Where the sun might get caught up in vitality as a force, the Moon considers quality of life beyond the lust for it. This is because The Moon is connected to the earth in a more physical way than the Sun’s light could ever reach. It is not enough to create the conditions for life to exist, The Moon must care for that life as an actionable practice. Sunlight is needed for something to grow, but a plant needs watering. Through the ocean, the moon can carve the very bedrock of reality with its power. Beyond sustaining life through lighting the environment, as both The Sun and The Moon do, the Moon nurtures life by being an active participant in it.
Just like the Sun, it is important we don’t see this planet as distinctly one gender.

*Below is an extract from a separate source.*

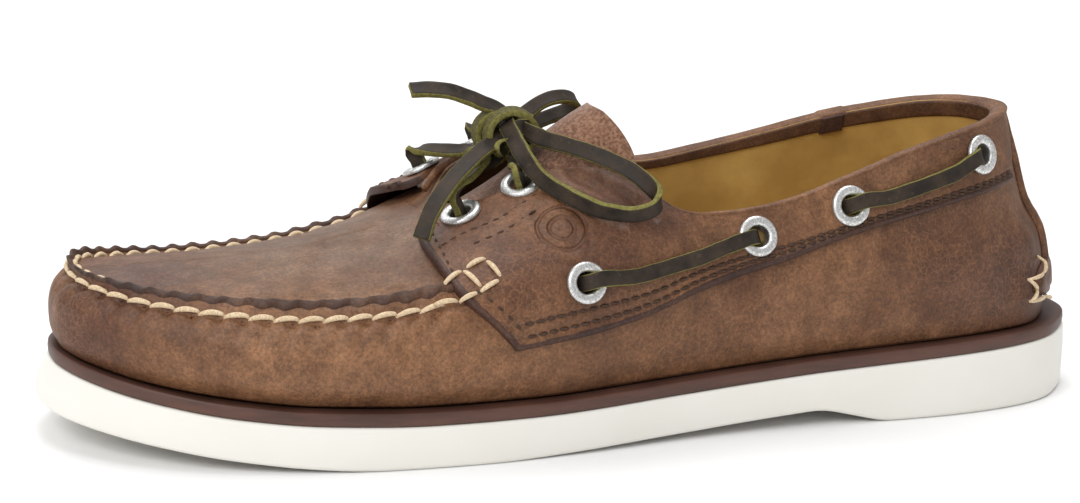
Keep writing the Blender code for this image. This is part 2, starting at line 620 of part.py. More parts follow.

The moon is not a literal mother, but a representation of mothering. It’s never about an individual’s ability to mother, it’s about the act of mothering. Mothering is a deeply physical power, and one we might better understand through observing the strength and beauty of the ocean and its archetype, the crab, who lives inside its waters and stands protective on the shore. The crab, a creature with both shell and claw, carries its home everywhere it goes. It has the power to access that deep, comfortable, nurtured space anytime and anywhere, but it also has the courage to protect it. That’s a mother.

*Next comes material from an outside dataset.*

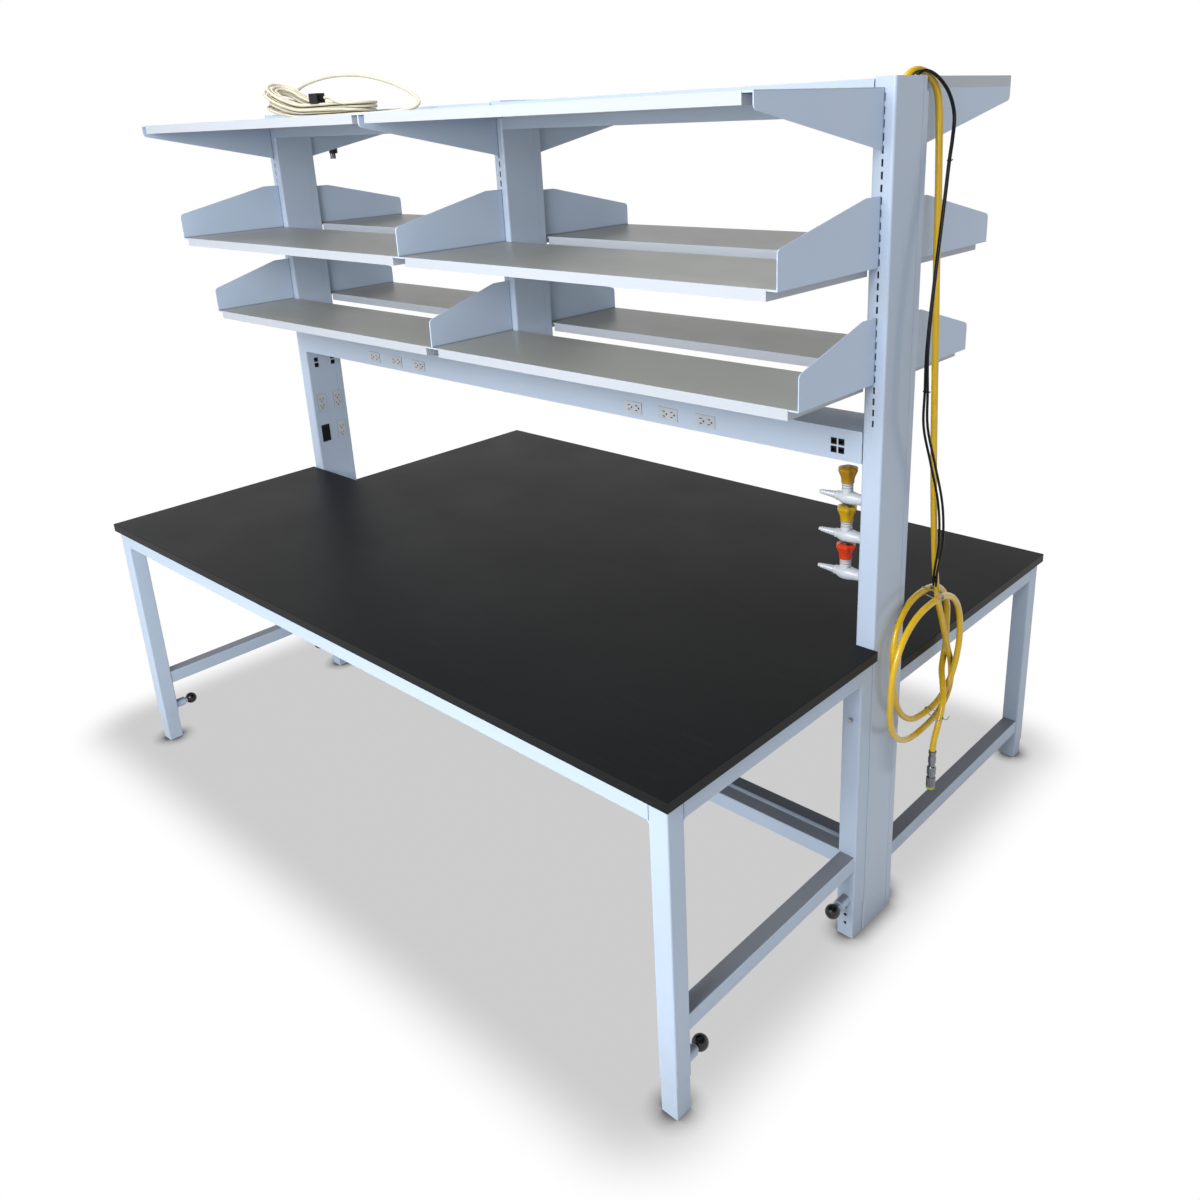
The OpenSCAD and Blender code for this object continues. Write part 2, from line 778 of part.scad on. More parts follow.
// Duplex outlet, drawn facing -Y with its long side along X, seated by a rim behind the panel

module duplex_outlet(wall) {
    difference() {
        union() {
            translate([-outlet_l / 2, -outlet_proud, -outlet_w / 2])
                cube([outlet_l, outlet_proud + wall, outlet_w]);
            translate([-outlet_l / 2 - sheet, wall, -outlet_w / 2 - sheet])
                cube([outlet_l + 2 * sheet, outlet_body, outlet_w + 2 * sheet]);
        }
        for (x = [-1, 1]) translate([x * face_step / 2, -outlet_proud - over, 0]) {
            for (z = [-1, 1]) translate([-blade_h / 2, 0, z * blade_h * blade_gap_share - blade_w / 2])
                cube([blade_h, slot_deep + over, blade_w]);
            translate([blade_h * ground_gap_share, 0, 0]) rotate([-90, 0, 0])
                cylinder(r = ground_r, h = slot_deep + over);
        }
    }
}

module raceway_outlets() {
    color([0.86, 0.87, 0.88]) at_spine()
        for (x = outlet_rows, i = [-1:1])
            translate([x + i * outlet_pitch, -spine_d / 2, device_z])
                duplex_outlet(raceway_wall);
}

module column_outlets() {
    color([0.86, 0.87, 0.88]) at_spine() translate([column_w / 2 - bay_l, 0, 0])
        for (p = [[-1, 0], [1, 0], [1, 1]])
            translate([0, p[0] * column_outlet_y, column_outlet_z[p[1]]])
                rotate([0, 0, 90]) rotate([0, 90, 0]) duplex_outlet(column_wall);
}

// Data jack, drawn facing -Y, with its socket opening

module data_jack(wall) {
    difference() {
        union() {
            translate([-jack_w / 2, -outlet_proud, -jack_w / 2])
                cube([jack_w, outlet_proud + wall, jack_w]);
            translate([-jack_w / 2 - sheet / 2, wall, -jack_w / 2 - sheet / 2])
                cube([jack_w + sheet, outlet_body, jack_w + sheet]);
        }
        translate([-jack_w / 4 - sheet, -outlet_proud - over, -jack_w / 4])
            cube([jack_w / 2 + 2 * sheet, outlet_body / 2, jack_w / 2]);
    }
}

module data_jacks() {
    color([0.07, 0.07, 0.08]) at_spine() {
        for (i = [-1, 1], j = [-1, 1])
            translate([data_x + i * jack_pitch / 2, -spine_d / 2, data_z + j * jack_pitch / 2])
                data_jack(raceway_wall);
        translate([column_w / 2 - bay_l, 0, 0]) for (z = column_jack_z, y = [-1, 1])
            translate([0, y * column_outlet_y, z]) rotate([0, 0, 90]) data_jack(column_wall);
    }
}

// Black switched module on the left column

module column_switch() {
    color([0.06, 0.06, 0.06]) at_spine()
        translate([column_w / 2 - bay_l, -column_outlet_y, column_outlet_z[1]])
            rotate([0, 0, 90]) difference() {
                union() {
                    translate([-outlet_w / 2, -outlet_proud, -outlet_l / 2])
                        cube([outlet_w, outlet_proud + column_wall, outlet_l]);
                    translate([-outlet_w / 2 - sheet, column_wall, -outlet_l / 2 - sheet])
                        cube([outlet_w + 2 * sheet, outlet_body, outlet_l + 2 * sheet]);
                }
                for (z = [-1, 1])
                    translate([-outlet_w / 4, -outlet_proud - over, z * outlet_l / 4 - outlet_w / 4])
                        cube([outlet_w / 2, outlet_proud + over, outlet_w / 2]);
            }
}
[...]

Beyond the nurturing and protecting of a space, one that might be its own body, a mother is a keeper of memory. It is the memory of the Sun’s light that allows The Moon to shine and sustain life even when the Sun is gone. The Moon is a mother remembering those days when you both shared a body. The ocean is the body we currently share with the moon. It connects us all, but it also remembers when our continents were one. It has such a deep memory that the water still moves in old cycles as if the land hasn’t shifted since. What kind of power is it to hold memory this way? What does memory provide if not the ability to return to connections we thought we’d lost? The reason the ocean can carve stone is because the water remembers where it’s been and returns there over and over until the land eventually gives. This is the process we employ when we heal too. We return to where the pain lives over and over until we can move through it, past it, carve it down and absorb it into our memory. This learning, healing, and growing is how The Moon sustains life. More introverted than the Sun, but arguably more active. The moon doesn’t just burst with life, it remembers how to live when vision fails and all examples have disappeared. We feel it out and recall what we already know from when we were one with our mother. This remembering provides clarity even in the darkest night.

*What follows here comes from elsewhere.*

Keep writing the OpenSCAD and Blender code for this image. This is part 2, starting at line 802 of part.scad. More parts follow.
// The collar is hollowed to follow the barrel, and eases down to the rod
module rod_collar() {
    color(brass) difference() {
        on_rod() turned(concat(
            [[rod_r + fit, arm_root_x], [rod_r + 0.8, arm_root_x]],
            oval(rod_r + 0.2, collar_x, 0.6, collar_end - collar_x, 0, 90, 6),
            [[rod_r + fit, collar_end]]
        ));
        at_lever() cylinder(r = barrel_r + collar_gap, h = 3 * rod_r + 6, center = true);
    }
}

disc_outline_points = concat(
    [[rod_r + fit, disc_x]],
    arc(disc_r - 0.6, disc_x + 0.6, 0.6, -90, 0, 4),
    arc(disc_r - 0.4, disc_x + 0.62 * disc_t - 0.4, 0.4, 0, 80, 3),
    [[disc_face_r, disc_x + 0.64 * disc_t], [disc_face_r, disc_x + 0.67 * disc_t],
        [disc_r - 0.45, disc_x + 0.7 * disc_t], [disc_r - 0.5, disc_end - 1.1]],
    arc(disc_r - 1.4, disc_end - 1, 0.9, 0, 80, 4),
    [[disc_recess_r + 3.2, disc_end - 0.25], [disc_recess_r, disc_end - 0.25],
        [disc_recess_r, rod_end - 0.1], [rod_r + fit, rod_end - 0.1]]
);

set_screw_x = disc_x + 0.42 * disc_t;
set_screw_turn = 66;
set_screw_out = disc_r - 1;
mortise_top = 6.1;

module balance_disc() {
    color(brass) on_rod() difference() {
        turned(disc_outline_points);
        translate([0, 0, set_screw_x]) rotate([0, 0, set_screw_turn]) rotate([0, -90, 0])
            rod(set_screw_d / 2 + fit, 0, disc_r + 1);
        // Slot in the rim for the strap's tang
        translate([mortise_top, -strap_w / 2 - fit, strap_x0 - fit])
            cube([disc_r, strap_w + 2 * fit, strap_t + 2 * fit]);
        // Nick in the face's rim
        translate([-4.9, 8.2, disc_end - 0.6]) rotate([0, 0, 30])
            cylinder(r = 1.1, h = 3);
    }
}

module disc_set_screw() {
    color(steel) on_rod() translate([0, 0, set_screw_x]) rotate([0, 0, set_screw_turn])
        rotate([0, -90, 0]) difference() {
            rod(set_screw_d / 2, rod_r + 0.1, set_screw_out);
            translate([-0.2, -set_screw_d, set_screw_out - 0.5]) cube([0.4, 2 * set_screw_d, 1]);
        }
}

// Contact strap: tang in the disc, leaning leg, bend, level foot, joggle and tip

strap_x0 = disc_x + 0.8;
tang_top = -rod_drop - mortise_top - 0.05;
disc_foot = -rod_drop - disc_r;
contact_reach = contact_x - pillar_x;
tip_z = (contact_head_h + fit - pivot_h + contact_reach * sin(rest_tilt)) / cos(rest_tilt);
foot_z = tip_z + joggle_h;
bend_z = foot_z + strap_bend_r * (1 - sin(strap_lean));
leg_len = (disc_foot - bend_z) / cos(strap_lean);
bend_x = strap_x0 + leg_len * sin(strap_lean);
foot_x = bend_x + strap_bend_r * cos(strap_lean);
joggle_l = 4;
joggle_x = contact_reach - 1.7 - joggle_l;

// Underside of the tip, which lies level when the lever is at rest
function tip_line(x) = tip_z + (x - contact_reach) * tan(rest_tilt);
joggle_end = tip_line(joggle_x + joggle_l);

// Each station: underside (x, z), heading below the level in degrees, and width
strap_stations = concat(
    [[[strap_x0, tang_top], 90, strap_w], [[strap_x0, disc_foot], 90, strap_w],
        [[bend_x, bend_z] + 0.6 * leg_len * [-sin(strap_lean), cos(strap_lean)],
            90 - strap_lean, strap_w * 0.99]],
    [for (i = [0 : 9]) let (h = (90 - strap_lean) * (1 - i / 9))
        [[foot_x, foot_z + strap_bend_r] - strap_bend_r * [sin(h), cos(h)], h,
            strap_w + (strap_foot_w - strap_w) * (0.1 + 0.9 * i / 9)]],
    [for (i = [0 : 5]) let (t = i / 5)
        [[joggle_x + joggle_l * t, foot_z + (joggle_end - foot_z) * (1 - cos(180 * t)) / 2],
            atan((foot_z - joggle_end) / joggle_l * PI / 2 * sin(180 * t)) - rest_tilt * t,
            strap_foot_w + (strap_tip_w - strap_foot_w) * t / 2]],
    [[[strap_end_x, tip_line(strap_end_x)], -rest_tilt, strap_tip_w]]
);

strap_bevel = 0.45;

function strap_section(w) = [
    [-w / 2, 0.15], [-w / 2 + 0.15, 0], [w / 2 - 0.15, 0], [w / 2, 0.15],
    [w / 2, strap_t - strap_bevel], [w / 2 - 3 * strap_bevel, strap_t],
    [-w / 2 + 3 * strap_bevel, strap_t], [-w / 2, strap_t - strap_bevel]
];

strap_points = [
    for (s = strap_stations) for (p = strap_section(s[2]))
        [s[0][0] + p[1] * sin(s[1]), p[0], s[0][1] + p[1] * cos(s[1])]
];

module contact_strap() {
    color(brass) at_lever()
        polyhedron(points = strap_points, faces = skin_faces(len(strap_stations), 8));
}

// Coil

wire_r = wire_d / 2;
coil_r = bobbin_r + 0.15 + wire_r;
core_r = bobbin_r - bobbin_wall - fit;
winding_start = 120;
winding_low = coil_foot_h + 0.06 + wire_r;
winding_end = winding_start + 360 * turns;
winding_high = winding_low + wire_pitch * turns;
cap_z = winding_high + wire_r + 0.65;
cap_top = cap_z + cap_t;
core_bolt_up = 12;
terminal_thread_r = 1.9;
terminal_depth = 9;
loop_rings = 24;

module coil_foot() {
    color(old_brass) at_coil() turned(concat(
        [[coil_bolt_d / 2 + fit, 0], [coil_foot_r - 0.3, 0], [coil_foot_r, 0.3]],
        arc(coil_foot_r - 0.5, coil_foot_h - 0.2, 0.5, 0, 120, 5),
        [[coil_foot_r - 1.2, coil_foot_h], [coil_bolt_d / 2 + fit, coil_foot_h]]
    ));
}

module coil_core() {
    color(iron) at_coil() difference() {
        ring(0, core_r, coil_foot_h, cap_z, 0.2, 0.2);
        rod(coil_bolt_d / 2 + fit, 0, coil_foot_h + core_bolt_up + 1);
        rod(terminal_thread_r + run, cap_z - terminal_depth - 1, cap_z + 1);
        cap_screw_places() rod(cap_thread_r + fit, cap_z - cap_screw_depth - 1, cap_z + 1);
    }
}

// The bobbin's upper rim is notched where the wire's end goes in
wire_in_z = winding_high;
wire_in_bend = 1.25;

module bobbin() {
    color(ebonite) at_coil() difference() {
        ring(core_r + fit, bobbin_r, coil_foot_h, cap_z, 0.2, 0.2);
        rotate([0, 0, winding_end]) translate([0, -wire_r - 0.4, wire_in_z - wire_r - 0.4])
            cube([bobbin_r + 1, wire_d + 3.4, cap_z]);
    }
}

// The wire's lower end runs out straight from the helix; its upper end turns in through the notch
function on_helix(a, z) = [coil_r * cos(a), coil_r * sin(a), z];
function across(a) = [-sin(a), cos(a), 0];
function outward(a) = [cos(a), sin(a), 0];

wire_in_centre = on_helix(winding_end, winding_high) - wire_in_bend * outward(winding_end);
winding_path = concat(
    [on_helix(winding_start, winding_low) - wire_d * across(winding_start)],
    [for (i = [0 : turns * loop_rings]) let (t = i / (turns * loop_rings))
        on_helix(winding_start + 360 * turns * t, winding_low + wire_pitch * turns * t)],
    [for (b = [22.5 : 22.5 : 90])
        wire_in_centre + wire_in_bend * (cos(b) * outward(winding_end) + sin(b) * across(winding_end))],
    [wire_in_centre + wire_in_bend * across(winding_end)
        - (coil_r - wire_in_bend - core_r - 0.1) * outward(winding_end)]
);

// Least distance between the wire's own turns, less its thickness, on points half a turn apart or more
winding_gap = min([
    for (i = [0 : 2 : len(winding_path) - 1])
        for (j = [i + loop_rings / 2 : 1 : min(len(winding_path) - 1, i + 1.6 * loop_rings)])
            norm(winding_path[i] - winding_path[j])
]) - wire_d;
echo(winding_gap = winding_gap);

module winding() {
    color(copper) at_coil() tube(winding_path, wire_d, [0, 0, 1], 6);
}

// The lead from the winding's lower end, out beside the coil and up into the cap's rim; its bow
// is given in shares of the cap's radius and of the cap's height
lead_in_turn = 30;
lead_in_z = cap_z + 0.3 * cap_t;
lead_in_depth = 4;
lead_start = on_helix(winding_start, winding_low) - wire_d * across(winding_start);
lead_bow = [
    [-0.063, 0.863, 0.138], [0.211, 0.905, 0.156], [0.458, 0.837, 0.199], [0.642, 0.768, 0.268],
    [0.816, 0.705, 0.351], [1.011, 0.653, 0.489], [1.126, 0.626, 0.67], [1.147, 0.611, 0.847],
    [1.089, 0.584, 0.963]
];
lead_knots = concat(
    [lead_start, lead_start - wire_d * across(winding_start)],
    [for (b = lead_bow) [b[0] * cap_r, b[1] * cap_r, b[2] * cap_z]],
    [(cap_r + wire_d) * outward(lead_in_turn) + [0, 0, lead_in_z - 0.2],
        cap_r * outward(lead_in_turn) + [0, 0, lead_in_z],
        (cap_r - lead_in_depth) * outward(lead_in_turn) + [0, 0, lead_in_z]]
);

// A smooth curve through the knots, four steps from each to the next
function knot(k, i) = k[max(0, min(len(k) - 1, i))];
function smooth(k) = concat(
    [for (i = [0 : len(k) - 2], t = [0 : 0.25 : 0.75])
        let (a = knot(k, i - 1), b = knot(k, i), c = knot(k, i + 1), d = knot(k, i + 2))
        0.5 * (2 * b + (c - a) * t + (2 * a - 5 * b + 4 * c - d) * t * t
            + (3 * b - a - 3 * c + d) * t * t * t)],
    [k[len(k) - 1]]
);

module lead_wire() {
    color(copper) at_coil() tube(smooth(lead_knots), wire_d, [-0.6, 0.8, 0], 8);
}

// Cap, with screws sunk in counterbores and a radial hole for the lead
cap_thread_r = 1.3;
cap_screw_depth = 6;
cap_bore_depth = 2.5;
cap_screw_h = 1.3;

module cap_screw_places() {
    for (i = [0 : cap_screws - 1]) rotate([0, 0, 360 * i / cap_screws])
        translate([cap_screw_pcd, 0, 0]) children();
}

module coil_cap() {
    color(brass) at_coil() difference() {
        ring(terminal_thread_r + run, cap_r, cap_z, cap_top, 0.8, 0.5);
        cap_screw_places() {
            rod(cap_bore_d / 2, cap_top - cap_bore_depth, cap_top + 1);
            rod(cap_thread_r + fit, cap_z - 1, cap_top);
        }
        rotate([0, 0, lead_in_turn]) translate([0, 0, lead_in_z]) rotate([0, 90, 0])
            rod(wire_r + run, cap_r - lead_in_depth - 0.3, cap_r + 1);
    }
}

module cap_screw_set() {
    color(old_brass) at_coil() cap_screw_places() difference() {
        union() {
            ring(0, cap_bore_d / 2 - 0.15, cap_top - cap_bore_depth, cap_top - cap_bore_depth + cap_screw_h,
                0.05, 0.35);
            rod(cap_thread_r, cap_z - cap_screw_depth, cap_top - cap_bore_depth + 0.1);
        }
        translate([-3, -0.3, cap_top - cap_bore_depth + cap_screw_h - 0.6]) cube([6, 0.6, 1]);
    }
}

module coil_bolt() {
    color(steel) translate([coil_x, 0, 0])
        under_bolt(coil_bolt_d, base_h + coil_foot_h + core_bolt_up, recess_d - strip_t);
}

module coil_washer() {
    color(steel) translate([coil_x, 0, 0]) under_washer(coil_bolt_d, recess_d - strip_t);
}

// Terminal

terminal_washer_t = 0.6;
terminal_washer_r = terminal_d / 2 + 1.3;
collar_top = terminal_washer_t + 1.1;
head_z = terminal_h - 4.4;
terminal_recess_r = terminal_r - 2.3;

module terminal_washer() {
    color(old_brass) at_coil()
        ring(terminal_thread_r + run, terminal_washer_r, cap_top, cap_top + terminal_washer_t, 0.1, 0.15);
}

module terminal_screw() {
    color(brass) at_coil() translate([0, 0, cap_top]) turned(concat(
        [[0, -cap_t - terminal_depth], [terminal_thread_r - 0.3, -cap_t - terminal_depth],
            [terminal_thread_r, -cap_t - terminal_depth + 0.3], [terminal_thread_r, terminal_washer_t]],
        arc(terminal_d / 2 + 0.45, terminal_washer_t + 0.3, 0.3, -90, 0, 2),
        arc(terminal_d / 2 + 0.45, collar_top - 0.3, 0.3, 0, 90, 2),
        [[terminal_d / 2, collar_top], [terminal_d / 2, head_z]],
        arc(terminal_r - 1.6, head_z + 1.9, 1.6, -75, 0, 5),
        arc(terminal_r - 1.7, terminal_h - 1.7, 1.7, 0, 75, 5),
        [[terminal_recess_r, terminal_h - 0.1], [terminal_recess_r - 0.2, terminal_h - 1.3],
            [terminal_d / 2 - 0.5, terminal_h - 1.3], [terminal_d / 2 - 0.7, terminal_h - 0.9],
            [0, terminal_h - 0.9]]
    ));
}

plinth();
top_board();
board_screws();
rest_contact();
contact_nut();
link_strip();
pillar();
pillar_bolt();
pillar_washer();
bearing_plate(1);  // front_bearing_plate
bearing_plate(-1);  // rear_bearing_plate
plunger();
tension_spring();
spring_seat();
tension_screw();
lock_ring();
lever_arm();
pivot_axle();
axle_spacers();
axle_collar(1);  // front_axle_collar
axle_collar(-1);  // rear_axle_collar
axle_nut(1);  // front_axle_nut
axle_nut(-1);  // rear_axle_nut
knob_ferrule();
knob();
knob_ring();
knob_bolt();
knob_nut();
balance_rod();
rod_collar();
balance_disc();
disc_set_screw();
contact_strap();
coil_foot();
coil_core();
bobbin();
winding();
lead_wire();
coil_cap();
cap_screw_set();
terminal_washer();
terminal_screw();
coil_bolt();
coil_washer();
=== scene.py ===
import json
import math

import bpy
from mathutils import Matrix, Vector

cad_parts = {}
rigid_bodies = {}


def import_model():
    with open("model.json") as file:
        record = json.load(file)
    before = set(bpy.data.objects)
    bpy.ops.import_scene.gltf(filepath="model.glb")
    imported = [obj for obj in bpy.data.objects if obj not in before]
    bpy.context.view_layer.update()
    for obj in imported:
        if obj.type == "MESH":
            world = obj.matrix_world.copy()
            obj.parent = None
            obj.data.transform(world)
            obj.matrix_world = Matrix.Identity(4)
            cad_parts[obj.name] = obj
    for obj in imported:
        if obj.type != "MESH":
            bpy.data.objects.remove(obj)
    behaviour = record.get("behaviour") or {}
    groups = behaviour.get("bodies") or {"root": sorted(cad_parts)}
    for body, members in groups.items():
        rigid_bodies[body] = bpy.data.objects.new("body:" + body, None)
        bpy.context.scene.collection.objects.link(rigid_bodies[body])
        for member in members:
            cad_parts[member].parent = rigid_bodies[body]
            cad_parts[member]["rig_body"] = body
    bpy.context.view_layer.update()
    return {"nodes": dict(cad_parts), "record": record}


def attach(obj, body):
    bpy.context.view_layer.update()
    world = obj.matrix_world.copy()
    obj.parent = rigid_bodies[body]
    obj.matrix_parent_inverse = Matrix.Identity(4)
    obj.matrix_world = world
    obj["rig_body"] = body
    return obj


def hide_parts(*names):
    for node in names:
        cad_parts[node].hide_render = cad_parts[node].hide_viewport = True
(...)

There is a fallacy of representation in Astrology that favors the bold expression of the Sun, but anyone who recoils from the responsibilities of a work day into the comfortable joy of their home at night knows: we express ourselves just as much unseen, maybe more, than we do when we show up. The shell and the claw. The Moon’s power is to illuminate the side of ourselves that values carving out a space in the world just for us, but it never forgets its connection to everyone else. It asks us to reflect on how we show up when no one is looking. It asks us to carve out a space to do our healing, and when we find it, it asks us to protect it with fervor, but resist isolation. It reminds us of the power of connecting with others, with ourselves, and with our own past. Memory keeps us alive.